We also looked at Phoebe, who is described in Romans 16 as a leader of the church of Cenchreae (the port area of the city of Corinth).  And Junia, who Paul mentions in the same chapter as notable among the apostles.

So the fact is that women did indeed lead local churches, teach men, act as missionaries, teach church leaders, and are even referred to as Apostles – those appointed to teach and preach the gospel.

However, as Professor Meeks says, this freedom within the church fuelled the invective of opponents, who portrayed Christianity as a foreign superstition, threatening not only proper discipline in the household, but the fabric of the whole society.
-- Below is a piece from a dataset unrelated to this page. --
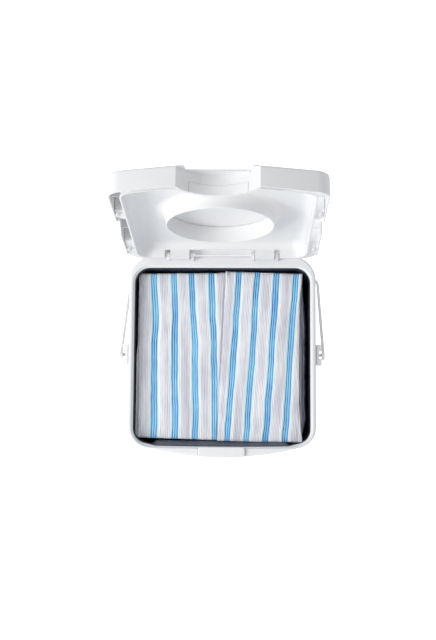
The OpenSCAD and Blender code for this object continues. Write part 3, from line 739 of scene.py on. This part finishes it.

No doubt as Christianity became more visible and better established, and attracted followers from higher levels in society, it must have felt more pressure to emphasise its agreement with traditional values.

That the early church was not immune to the wider debate about the role of women is reflected in the New Testament, where the writings of Paul seem confused to say the least.  In Faithseekers we have have found that Paul’s letters express contradictory views, sometimes almost in the same breath.  So Paul admires and praises many of his female co-workers, who are clearly leaders and teachers.  And in 1 Corinthians 11:11-12 Paul gives another great statement of equality.  “Nevertheless, in the Lord woman is not independent of man, nor is man independent of woman. For as woman came from man, so also man is born of woman. But everything comes from God.” 

But just a little later in 1 Corinthians 14:33-36, he says “Women should remain silent in the churches. They are not allowed to speak, but must be in submission, as the law says.  If they want to inquire about something, they should ask their own husbands at home; for it is disgraceful for a woman to speak in the church.”  This instruction for women to remain subordinate to their husbands is re-emphasised in the later letter to Timothy.  Whatever “women’s movement” there may have been seems to have been suppressed early.  Sadly, this still sounds all too familiar to observers of the Church of England in recent years.

In the church, the traditionalists eventually won the day and the male hierarchy has over time used many arguments to suggest that a male priesthood was as God had always ordained matters.  So ingrained became this view that many seemingly could not accept evidence that there might have been women in leadership roles in the early church.  For example, using Google Maps in Faithseekers weexplored the catacombs of Santa Prisca in Rome, which were a meeting place and burial place for Christians dating back to the second century.  The catacombs contain paintings which appear to show women teaching and even leading the eucharistic meal in the early church.  But most of the frescoes were destroyed on the orders of the Vatican in the 17th century.

And modern scholars are also uncovering patterns of gender bias in biblical translation.  For example, the very same Greek word ‘diakonos’ used of Phoebe is also used elsewhere to describe Paul, Apollos, and other male church leaders.  But typically, English translations have used a lesser word for Phoebe than for the men.  For example, the King James calls Paul & Apollos ‘Ministers’, but Phoebe is merely a ‘servant’ of the church.  And an even worse fate befell Junia.  She was simply written out by translators who, unable to conceive of a female apostle, used the male version Junias instead.

Imagine the difference to the debate over women priests in recent decades if proponents were able to point to bible verses describing Phoebe as a Minister or Junia as an Apostle.

If anyone wants to know more on this fascinating topic, The Lost Apostle by Rena Pederson is a good starting point.